IQM’s quantum fabrication facility in Helsinki
Founded in 2018, IQM and VTT announced the completion of Finland’s second quantum computer last year, which uses 20 superconducting qubits, and is currently working on the country’s first 50-qubit machine.
The pair currently use the machine to demonstrate and learn more about the methods needed to scale up to 50 qubits.
Hassel hails Finland as a differentiator for its ecosystem built in and around the capital to support quantum innovation, including quantum computing studies in the local universities, which collaborate with local businesses for research.
IQM quantum computer
“There’s a lot of talent, and a lot of [educated] workforce available, which is a shortage in the domain,” explains Hassel. “We have a good ecosystem and good venture capital funding.”

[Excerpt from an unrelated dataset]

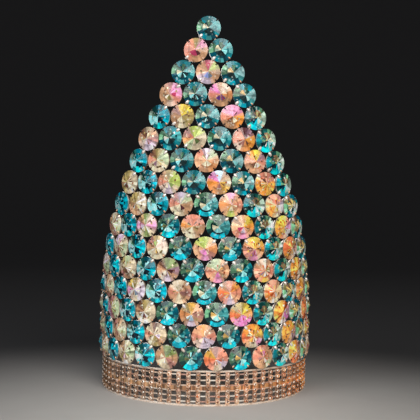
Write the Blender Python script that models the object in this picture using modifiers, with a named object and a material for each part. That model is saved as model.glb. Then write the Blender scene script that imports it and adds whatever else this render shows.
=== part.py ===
# Pageant tiara: a tall pointed wall of round set stones that stands on a pierced ladder band.
# Metres, +Z up. The front faces -Y, the open back faces +Y, and the band's rail rests on z = 0.

import math

import bmesh
import bpy
from mathutils import Matrix, Vector

# The set stone: a cup that holds a girdle, under a faceted front that ends in a small table.
STONE_SIDES = 12
STONE_RADIUS = 0.0079  # centre to a flat side
TABLE_RADIUS = 0.0009
CROWN_HEIGHT = 0.0018
GIRDLE_HEIGHT = 0.0010
CUP_DEPTH = 0.0038
CUP_FLOOR_RADIUS = 0.0056

# The wall: each row has one stone more than the row above it.
ROWS = 16
WALL_RADIUS = 0.0756  # from the upright axis to the middle of the girdles
ROW_GAP = 0.0006  # between the stones of one row, along the arc
SOLDER_LENGTH = 0.00076  # between the stones of one falling diagonal

# The band that the wall stands on.
BAND_HEIGHT = 0.0234
BAND_SETBACK = 0.0006  # the front of the columns lies this far behind the middle of the girdles
BAND_THICKNESS = 0.0020
RAIL_HEIGHT = 0.0012
STRAP_HEIGHT = 0.0042
COLUMN_WIDTH = 0.0030
CELL_WIDTH = 0.0036
SEAT_GAP = 0.0003  # the lowest stones sit this far above the rail

# Worked out from the sizes above. Angles are in radians, from the front towards the wearer's left.
BAND_RADIUS = WALL_RADIUS - BAND_SETBACK  # to the front of the columns
STONE_PITCH = 2 * STONE_RADIUS + ROW_GAP
DIAGONAL_PITCH = 2 * STONE_RADIUS + SOLDER_LENGTH
ROW_PITCH = math.sqrt(DIAGONAL_PITCH**2 - (STONE_PITCH / 2) ** 2)
STONE_ANGLE = STONE_PITCH / WALL_RADIUS
LOWEST_ROW_Z = BAND_HEIGHT + SEAT_GAP + STONE_RADIUS
BAND_HALF_ANGLE = ROWS * STONE_ANGLE / 2
CELL_COUNT = round((2 * BAND_HALF_ANGLE * BAND_RADIUS - COLUMN_WIDTH) / (COLUMN_WIDTH + CELL_WIDTH))
FRONT_REACH = WALL_RADIUS + GIRDLE_HEIGHT / 2 + CROWN_HEIGHT
BACK_REACH = -BAND_RADIUS * math.cos(BAND_HALF_ANGLE)
AXIS_Y = (FRONT_REACH - BACK_REACH) / 2  # puts the origin under the middle of the whole tiara


def make_material(name, colour, roughness, metallic):
    material = bpy.data.materials.new(name)
    material.use_nodes = True
    shader = material.node_tree.nodes["Principled BSDF"]
    shader.inputs["Base Color"].default_value = (*colour, 1)
    shader.inputs["Roughness"].default_value = roughness
    shader.inputs["Metallic"].default_value = metallic
    return material


def add_object(name, mesh, material, collection):
    made = bpy.data.objects.new(name, mesh)
    made.data.materials.append(material)
    collection.objects.link(made)
    return made


def make_set_stone():
    """One stone in its cup, facing local +Z with its girdle's middle at the origin."""
    rings = [
        (CUP_FLOOR_RADIUS, -GIRDLE_HEIGHT / 2 - CUP_DEPTH),
        (STONE_RADIUS, -GIRDLE_HEIGHT / 2),
        (STONE_RADIUS, GIRDLE_HEIGHT / 2),
        (TABLE_RADIUS, GIRDLE_HEIGHT / 2 + CROWN_HEIGHT),
    ]
    half_side = math.pi / STONE_SIDES
    corner = 1 / math.cos(half_side)
    bm = bmesh.new()
    points = [bm.verts.new((radius * corner, 0, height)) for radius, height in rings]
    profile = [bm.edges.new(pair) for pair in zip(points, points[1:])]
    bmesh.ops.spin(bm, geom=points + profile, axis=(0, 0, 1), angle=math.tau, steps=STONE_SIDES, use_merge=True)
    bmesh.ops.holes_fill(bm, edges=[edge for edge in bm.edges if edge.is_boundary])
    bmesh.ops.rotate(bm, verts=bm.verts, matrix=Matrix.Rotation(half_side, 3, "Z"))
    bmesh.ops.recalc_face_normals(bm, faces=bm.faces)
    mesh = bpy.data.meshes.new("set_stone")
    bm.to_mesh(mesh)
    bm.free()
    return mesh


def on_wall(angle, height):
    """The place of a stone: local +Z points out of the wall and local +Y points up."""
    outward = Vector((math.sin(angle), -math.cos(angle), 0))
    upward = Vector((0, 0, 1))
    turn = Matrix((upward.cross(outward), upward, outward)).transposed().to_4x4()
    return Matrix.Translation(outward * WALL_RADIUS + upward * height) @ turn


def add_solder(bm, stone, next_stone, centre, next_centre):
    """Joins two neighbours through the girdle sides that face each other."""
    middle = (centre + next_centre) / 2
    facing = []
    for faces in (stone, next_stone):
        standing = [face for face in faces if face.is_valid]
        facing.append(min(standing, key=lambda face: (face.calc_center_median() - middle).length))
    rims = [edge for face in facing for edge in face.edges]
    bmesh.ops.delete(bm, geom=facing, context="FACES_ONLY")
    bmesh.ops.bridge_loops(bm, edges=rims)


def make_string(name, diagonal, set_stone):
    """The falling diagonal that lies this many stones in from the right end of each row."""
    bm = bmesh.new()
    stones = []
    centres = []
    for row in range(diagonal + 1, ROWS + 1):
        place = on_wall(((row - 1) / 2 - diagonal) * STONE_ANGLE, LOWEST_ROW_Z + (ROWS - row) * ROW_PITCH)
        first_vert = len(bm.verts)
        first_face = len(bm.faces)
        bm.from_mesh(set_stone)
        bmesh.ops.transform(bm, matrix=place, verts=bm.verts[first_vert:])
        stones.append(bm.faces[first_face:])
        centres.append(place.translation)
    for index in range(len(stones) - 1):
        add_solder(bm, stones[index], stones[index + 1], centres[index], centres[index + 1])
    mesh = bpy.data.meshes.new(name)
    bm.to_mesh(mesh)
    bm.free()
    return mesh


def make_band():
    """The ladder band: a grid bent round the axis, with its cells cut through above and below the strap."""
    column_angle = COLUMN_WIDTH / BAND_RADIUS
    column_pitch = (2 * BAND_HALF_ANGLE - column_angle) / CELL_COUNT
    angles = []
    for column in range(CELL_COUNT + 1):
        left = column * column_pitch - BAND_HALF_ANGLE
        angles += [left, left + column_angle]
    middle = BAND_HEIGHT / 2
    heights = [
        0,
        RAIL_HEIGHT,
        middle - STRAP_HEIGHT / 2,
        middle + STRAP_HEIGHT / 2,
        BAND_HEIGHT - RAIL_HEIGHT,
        BAND_HEIGHT,
    ]
    open_steps_up = (1, 3)  # between the rails and the strap
    steps_round = len(angles) - 1
    steps_up = len(heights) - 1
    bm = bmesh.new()
    bmesh.ops.create_grid(bm, x_segments=steps_round, y_segments=steps_up, size=1)
    cells = []
    for face in bm.faces:
        across, up, _ = face.calc_center_median()
        step_round = int((across + 1) / 2 * steps_round)
        step_up = int((up + 1) / 2 * steps_up)
        if step_round % 2 == 1 and step_up in open_steps_up:
            cells.append(face)
    for vert in bm.verts:
        angle = angles[round((vert.co.x + 1) / 2 * steps_round)]
        height = heights[round((vert.co.y + 1) / 2 * steps_up)]
        vert.co = (BAND_RADIUS * math.sin(angle), -BAND_RADIUS * math.cos(angle), height)
    bmesh.ops.delete(bm, geom=cells, context="FACES")
    mesh = bpy.data.meshes.new("base_band")
    bm.to_mesh(mesh)
    bm.free()
    return mesh


for old in list(bpy.data.objects):
    bpy.data.objects.remove(old)

tiara = bpy.data.collections.new("pageant_tiara")
bpy.context.scene.collection.children.link(tiara)

upright_axis = bpy.data.objects.new("upright_axis", None)
upright_axis.location.y = AXIS_Y
tiara.objects.link(upright_axis)

aqua_glass = make_material("aqua_glass", (0.06, 0.36, 0.38), 0.08, 0)
rose_glass = make_material("rose_glass", (0.80, 0.52, 0.38), 0.08, 0)
rose_gold = make_material("rose_gold", (0.78, 0.56, 0.45), 0.25, 1)

set_stone = make_set_stone()
for diagonal in range(ROWS):
    colour = "rose" if diagonal % 2 else "aqua"
    name = f"{colour}_string_{diagonal // 2 + 1:02d}"
    glass = rose_glass if diagonal % 2 else aqua_glass
    string = add_object(name, make_string(name, diagonal, set_stone), glass, tiara)
    string.parent = upright_axis

band = add_object("base_band", make_band(), rose_gold, tiara)
band.parent = upright_axis
thickness = band.modifiers.new("thickness", "SOLIDIFY")
thickness.thickness = BAND_THICKNESS
thickness.offset = -1
thickness.use_even_offset = True
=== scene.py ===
import math
import random

import bmesh
import bpy
from mathutils import Matrix, Vector


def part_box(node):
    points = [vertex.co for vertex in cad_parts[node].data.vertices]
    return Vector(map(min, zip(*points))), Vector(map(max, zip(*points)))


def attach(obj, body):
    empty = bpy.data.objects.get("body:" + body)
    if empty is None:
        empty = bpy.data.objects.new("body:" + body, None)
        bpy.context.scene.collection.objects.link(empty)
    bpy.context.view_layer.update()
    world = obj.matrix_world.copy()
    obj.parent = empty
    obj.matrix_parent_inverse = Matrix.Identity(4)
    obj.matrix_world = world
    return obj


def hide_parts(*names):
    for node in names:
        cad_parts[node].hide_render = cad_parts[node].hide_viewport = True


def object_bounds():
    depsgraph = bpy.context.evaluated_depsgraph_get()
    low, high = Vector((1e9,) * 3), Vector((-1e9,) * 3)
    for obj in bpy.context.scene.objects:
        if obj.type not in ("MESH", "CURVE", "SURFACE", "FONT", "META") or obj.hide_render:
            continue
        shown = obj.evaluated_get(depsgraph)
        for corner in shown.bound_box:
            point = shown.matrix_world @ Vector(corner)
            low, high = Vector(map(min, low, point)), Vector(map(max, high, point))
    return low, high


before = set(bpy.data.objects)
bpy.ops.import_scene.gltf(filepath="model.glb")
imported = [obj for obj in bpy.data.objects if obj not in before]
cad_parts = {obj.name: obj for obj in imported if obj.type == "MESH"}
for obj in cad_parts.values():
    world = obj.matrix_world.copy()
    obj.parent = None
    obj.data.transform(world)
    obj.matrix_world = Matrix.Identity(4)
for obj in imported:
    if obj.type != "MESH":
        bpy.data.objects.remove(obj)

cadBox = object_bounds()
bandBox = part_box("base_band")
print("frame loaded:", len(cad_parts), "nodes")

# The wall of stones. Every place on it is worked out from these, in metres.
wall = {
    "rows": 16,
    "upperRows": 8,  # rows 1 to 8 catch the light in another way than the ones below
    "radius": 0.0756,  # upright axis to the middle of the girdles
    "stoneRadius": 0.0079,
    "rowGap": 0.0006,
    "solderGap": 0.00076,
    "seatGap": 0.0003,  # lowest stones above the band
    "girdleHeight": 0.0010,
    "crownHeight": 0.0018,
    "placeJitter": 0.00010,
    "tiltJitter": 1.6,  # degrees
    "seed": 11,
}
stonePitch = 2 * wall["stoneRadius"] + wall["rowGap"]
diagonalPitch = 2 * wall["stoneRadius"] + wall["solderGap"]
rowPitch = math.sqrt(diagonalPitch**2 - (stonePitch / 2) ** 2)
stoneAngle = stonePitch / wall["radius"]
lowestRow = bandBox[1].z + wall["seatGap"] + wall["stoneRadius"]
halfAngle = wall["rows"] * stoneAngle / 2
axisY = cadBox[0].y + wall["radius"] + wall["girdleHeight"] / 2 + wall["crownHeight"]


# a place on the wall: its local +Z points outwards, +Y up and +X to the viewer's right
def onWall(angle, height, radius=wall["radius"]):
    outward = Vector((math.sin(angle), -math.cos(angle), 0))
    upward = Vector((0, 0, 1))
    turn = Matrix((upward.cross(outward), upward, outward)).transposed().to_4x4()
    return Matrix.Translation(outward * radius + Vector((0, axisY, height))) @ turn


screenGamma = 2.2


def linear(shade):  # a screen colour of 0 to 255 as light
    return tuple((part / 255) ** screenGamma for part in shade)


noiseSpan = (0.35, 0.7)  # where most of a noise texture's values lie


def startFinish(name):
    finish = bpy.data.materials.new(name)
    finish.use_nodes = True
    tree = finish.node_tree
    return finish, tree, tree.nodes["Principled BSDF"]


def setSockets(tree, node, sockets):  # each gets a value, or a link from another node
    for name, value in sockets.items():
        if isinstance(value, bpy.types.NodeSocket):
            tree.links.new(value, node.inputs[name])
        else:
            node.inputs[name].default_value = value


def addNode(tree, kind, sockets, **settings):
    node = tree.nodes.new(kind)
    for name, value in settings.items():
        setattr(node, name, value)
    setSockets(tree, node, sockets)
    return node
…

There has been some controversy over what real-life applications quantum should be used for. Back in 2021, the US sanctioned 28 organisations based in China, Russia, Pakistan, Japan, and Singapore, for helping advance and distribute quantum computing technologies to military weapon programmes.
In Finland however, the emphasis appears to be ‘quantum for good’. At IQM, for instance, it hopes to use its computers for sustainability and life science development.
Juha Hassel, head of engineering, IQM
In 2022, the climate venture capitalist firm World Fund invested $128 million in IQM to help tackle the climate crisis.
The fund was inspired by McKinsey research which found quantum computing could help develop climate technology that could mitigate carbon on the order of 7 gigatons per year by 2035.
World Fund believes quantum’s ability to simulate real situations better than current supercomputers will contribute to this and IQM already has a couple of study projects in the sustainability space such as carbon capture, Hassel adds.
In this instance, the quantum computers are mostly there for material and chemistry research- enabling a better membrane for carbon capture. IQM’s computers are also working on drug development too, something quantum is coming into play more.
Algorithmiq – the software
Helsinki-based scaleup, Algorithmiq claims to harnesses quantum computing to solve complex issues in life sciences.
It claims to leverage the potential of quantum software so that new drugs can be discovered, invented, and brought to market efficiently and cost-effectively.
It has already worked with AstraZeneca and IBM and has a continuous flow of research in medical discoveries such as X-rays, scar tissue, and many other drug discoveries.
More recently, Algorithmiq’s team secured $4.25 million from investor Wellcome Leap to design new drug interactions in cancer prevention and treatment, alongside partners IBM and medical centre Cleveland Clinic.
When IBM’s supercomputer was first deployed at the clinic last March, IBM’s CEO said that it would enable researchers to “explore and uncover new scientific advancements in biomedical research.”
Currently, IBM and Algorithmiq are working hard on ensuring quantum computers can scale without error, and its most recent achievement was the ability to run faultless experiments with minimal noise, a dominant issue in quantum devices.
“I’ve dedicated over 20 years of my life to the study of noisy quantum systems, as a professor, and I never thought this type of experiment would be possible so soon,” enthused Algoirthmiq’s CEO, Sabrina Maniscalco.
“Needless to say, I’m extremely excited about the goals we’ve set ourselves for 2024.”